■ Written task
Scan the data below and pick out the lines containing the word "that".
____ Provided material
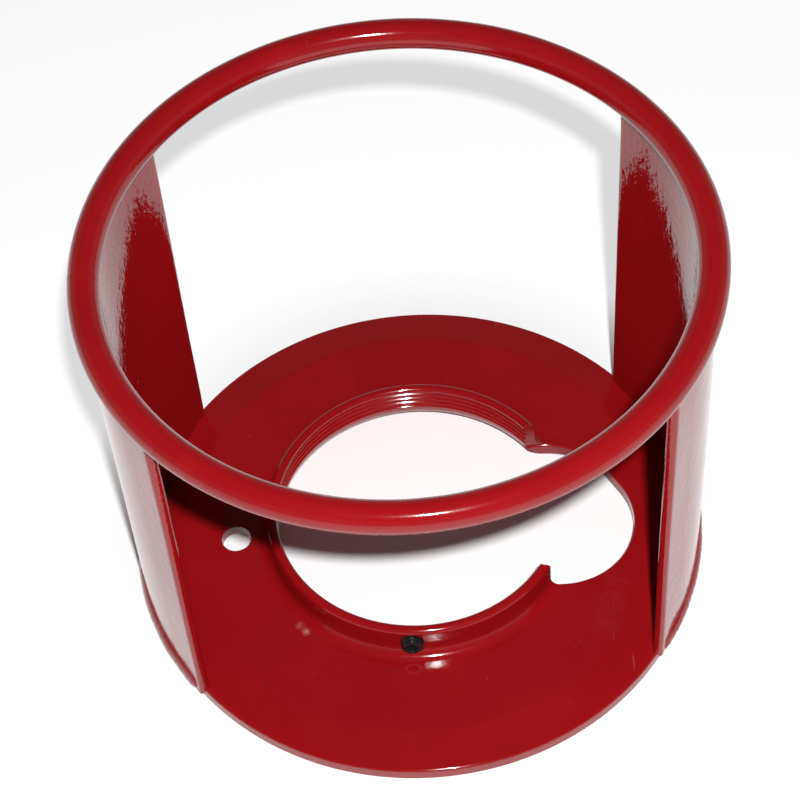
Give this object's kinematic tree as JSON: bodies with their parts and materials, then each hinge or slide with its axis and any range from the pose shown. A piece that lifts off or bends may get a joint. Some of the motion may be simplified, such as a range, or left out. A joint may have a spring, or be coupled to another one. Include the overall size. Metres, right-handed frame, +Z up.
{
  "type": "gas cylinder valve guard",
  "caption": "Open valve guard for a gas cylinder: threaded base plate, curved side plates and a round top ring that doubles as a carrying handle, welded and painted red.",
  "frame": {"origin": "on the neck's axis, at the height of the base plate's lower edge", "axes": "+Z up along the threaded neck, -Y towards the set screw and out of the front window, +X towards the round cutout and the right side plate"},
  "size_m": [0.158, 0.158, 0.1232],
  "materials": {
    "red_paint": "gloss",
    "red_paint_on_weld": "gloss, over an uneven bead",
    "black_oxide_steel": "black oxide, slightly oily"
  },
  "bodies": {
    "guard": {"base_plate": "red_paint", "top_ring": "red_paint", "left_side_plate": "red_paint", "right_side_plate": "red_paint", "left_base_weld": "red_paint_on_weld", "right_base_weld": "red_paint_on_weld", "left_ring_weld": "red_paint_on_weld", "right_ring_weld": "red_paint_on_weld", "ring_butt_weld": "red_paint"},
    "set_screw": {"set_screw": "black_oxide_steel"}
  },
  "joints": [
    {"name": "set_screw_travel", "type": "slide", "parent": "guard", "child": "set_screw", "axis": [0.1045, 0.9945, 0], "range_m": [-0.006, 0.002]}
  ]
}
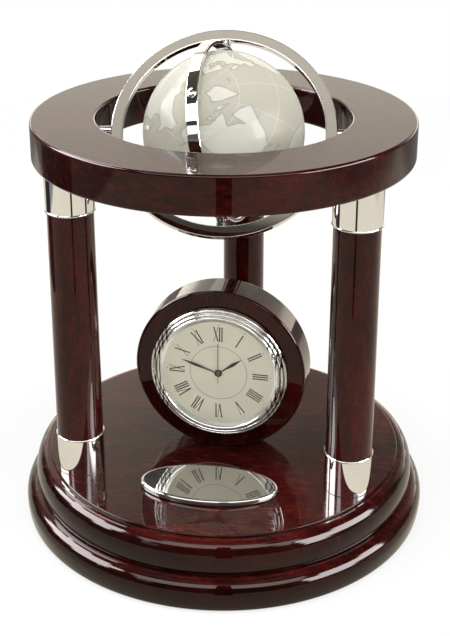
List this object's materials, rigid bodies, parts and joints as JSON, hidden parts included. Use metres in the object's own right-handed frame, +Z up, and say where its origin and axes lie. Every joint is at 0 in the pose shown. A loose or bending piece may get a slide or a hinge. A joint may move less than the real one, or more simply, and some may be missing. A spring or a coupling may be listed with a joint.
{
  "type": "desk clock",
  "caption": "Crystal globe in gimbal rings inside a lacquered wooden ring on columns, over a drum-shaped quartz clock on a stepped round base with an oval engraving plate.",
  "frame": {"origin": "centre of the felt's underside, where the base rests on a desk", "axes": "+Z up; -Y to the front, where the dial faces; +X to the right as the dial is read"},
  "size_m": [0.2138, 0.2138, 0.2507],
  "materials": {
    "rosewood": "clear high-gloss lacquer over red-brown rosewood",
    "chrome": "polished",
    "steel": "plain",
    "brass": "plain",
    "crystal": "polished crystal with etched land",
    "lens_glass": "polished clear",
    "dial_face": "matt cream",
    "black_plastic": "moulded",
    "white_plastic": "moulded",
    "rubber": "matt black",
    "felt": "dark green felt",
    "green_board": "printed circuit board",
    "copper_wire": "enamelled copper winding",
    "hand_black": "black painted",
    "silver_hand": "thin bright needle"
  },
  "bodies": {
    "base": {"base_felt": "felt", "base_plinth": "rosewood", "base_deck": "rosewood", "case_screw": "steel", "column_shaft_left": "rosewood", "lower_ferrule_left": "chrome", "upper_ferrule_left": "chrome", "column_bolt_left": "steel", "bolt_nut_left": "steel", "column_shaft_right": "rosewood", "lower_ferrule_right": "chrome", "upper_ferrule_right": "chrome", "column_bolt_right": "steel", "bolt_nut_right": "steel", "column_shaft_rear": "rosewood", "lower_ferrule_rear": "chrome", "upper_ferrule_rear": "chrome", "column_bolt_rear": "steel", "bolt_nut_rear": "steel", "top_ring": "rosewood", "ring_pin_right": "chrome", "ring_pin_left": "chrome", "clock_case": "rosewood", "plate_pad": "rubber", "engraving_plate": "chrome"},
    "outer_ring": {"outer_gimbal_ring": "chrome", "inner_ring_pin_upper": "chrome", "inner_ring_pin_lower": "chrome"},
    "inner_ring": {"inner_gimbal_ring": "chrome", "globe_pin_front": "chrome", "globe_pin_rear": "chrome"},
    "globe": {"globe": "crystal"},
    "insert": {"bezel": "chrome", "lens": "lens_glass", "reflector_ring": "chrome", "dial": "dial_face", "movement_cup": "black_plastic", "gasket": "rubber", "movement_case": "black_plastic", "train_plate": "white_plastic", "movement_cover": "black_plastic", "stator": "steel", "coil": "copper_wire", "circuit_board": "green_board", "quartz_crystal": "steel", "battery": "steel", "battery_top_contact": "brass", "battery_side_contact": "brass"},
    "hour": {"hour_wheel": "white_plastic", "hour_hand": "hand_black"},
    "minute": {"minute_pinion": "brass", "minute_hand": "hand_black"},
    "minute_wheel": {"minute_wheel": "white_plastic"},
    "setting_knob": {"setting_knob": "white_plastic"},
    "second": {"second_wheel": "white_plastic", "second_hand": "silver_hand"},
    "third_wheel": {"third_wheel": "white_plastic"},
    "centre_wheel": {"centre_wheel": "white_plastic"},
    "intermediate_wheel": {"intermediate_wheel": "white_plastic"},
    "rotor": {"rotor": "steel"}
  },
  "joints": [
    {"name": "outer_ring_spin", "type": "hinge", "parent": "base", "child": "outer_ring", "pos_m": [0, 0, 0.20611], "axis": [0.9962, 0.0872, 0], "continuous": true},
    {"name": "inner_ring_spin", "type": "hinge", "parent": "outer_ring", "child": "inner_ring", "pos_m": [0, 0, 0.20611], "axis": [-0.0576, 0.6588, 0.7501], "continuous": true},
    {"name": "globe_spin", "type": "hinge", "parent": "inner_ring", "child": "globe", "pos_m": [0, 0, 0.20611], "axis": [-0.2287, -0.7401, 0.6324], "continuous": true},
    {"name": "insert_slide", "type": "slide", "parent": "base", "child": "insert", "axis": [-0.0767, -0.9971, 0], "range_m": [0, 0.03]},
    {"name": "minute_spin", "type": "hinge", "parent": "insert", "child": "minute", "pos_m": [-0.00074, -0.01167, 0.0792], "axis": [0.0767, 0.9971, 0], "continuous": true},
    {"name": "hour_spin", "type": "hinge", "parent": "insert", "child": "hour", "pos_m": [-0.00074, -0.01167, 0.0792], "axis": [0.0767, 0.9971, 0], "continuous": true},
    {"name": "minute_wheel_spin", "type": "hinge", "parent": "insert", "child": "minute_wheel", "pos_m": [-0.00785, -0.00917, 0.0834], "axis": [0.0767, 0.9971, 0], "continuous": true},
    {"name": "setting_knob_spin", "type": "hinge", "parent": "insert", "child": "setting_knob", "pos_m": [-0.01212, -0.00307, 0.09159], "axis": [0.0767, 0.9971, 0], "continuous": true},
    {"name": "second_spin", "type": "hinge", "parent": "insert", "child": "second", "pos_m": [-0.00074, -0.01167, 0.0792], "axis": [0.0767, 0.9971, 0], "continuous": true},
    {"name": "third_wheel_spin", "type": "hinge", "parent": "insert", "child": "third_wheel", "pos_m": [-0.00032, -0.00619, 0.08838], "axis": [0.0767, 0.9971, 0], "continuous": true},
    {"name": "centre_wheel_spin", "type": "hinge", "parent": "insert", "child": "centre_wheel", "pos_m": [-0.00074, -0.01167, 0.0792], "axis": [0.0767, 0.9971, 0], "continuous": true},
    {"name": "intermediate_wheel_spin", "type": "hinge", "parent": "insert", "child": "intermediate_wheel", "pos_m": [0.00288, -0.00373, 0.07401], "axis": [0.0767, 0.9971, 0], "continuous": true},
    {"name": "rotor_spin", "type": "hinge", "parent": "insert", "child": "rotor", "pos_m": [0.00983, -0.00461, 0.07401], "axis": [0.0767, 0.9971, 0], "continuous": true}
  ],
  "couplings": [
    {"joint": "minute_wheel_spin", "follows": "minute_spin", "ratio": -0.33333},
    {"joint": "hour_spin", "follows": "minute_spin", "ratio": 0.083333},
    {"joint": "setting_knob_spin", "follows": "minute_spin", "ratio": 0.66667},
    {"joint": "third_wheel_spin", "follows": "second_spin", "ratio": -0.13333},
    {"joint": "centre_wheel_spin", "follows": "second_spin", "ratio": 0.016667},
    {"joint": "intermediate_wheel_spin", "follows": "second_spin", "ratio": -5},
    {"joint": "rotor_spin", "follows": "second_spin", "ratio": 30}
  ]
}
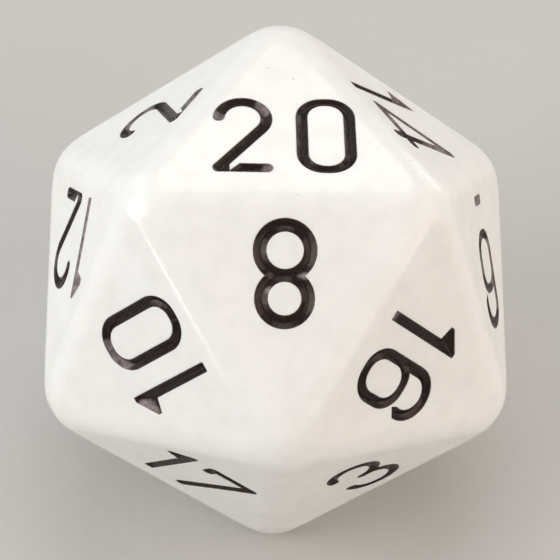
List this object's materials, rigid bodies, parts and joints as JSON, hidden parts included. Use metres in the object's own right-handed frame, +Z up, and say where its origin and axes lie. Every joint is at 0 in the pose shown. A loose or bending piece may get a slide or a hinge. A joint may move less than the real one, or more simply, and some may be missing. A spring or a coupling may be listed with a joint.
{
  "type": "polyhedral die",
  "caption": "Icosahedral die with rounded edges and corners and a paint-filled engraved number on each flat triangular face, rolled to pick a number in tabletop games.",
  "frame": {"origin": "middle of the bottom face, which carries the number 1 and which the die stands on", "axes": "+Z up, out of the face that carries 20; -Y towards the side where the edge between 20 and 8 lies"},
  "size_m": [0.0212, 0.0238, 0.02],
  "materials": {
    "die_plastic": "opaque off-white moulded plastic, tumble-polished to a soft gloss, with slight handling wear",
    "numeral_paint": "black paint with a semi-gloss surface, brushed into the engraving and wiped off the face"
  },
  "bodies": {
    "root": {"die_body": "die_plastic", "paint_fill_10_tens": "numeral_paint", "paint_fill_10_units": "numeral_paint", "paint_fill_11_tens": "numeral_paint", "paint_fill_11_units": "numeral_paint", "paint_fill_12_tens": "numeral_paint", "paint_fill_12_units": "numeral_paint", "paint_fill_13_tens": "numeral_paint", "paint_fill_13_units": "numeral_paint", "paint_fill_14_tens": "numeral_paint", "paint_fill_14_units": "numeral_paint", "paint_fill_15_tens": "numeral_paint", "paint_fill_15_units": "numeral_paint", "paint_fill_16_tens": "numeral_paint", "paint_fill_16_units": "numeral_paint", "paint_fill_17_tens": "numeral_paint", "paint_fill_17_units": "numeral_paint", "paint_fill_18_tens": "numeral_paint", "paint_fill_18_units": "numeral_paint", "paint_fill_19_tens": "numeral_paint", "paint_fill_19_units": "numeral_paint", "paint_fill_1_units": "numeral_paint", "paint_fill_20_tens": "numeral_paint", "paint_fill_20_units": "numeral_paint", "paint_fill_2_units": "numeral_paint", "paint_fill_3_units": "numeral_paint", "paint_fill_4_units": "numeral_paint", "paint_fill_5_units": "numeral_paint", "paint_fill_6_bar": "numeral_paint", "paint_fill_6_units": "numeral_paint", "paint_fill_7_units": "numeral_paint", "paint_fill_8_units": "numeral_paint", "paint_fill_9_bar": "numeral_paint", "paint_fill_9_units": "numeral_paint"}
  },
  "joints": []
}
________
■ Full response
Give this object's kinematic tree as JSON: bodies with their parts and materials, then each hinge or slide with its axis and any range from the pose shown. A piece that lifts off or bends may get a joint. Some of the motion may be simplified, such as a range, or left out. A joint may have a spring, or be coupled to another one. Include the overall size. Metres, right-handed frame, +Z up.
  "caption": "Open valve guard for a gas cylinder: threaded base plate, curved side plates and a round top ring that doubles as a carrying handle, welded and painted red.",
  "frame": {"origin": "middle of the bottom face, which carries the number 1 and which the die stands on", "axes": "+Z up, out of the face that carries 20; -Y towards the side where the edge between 20 and 8 lies"},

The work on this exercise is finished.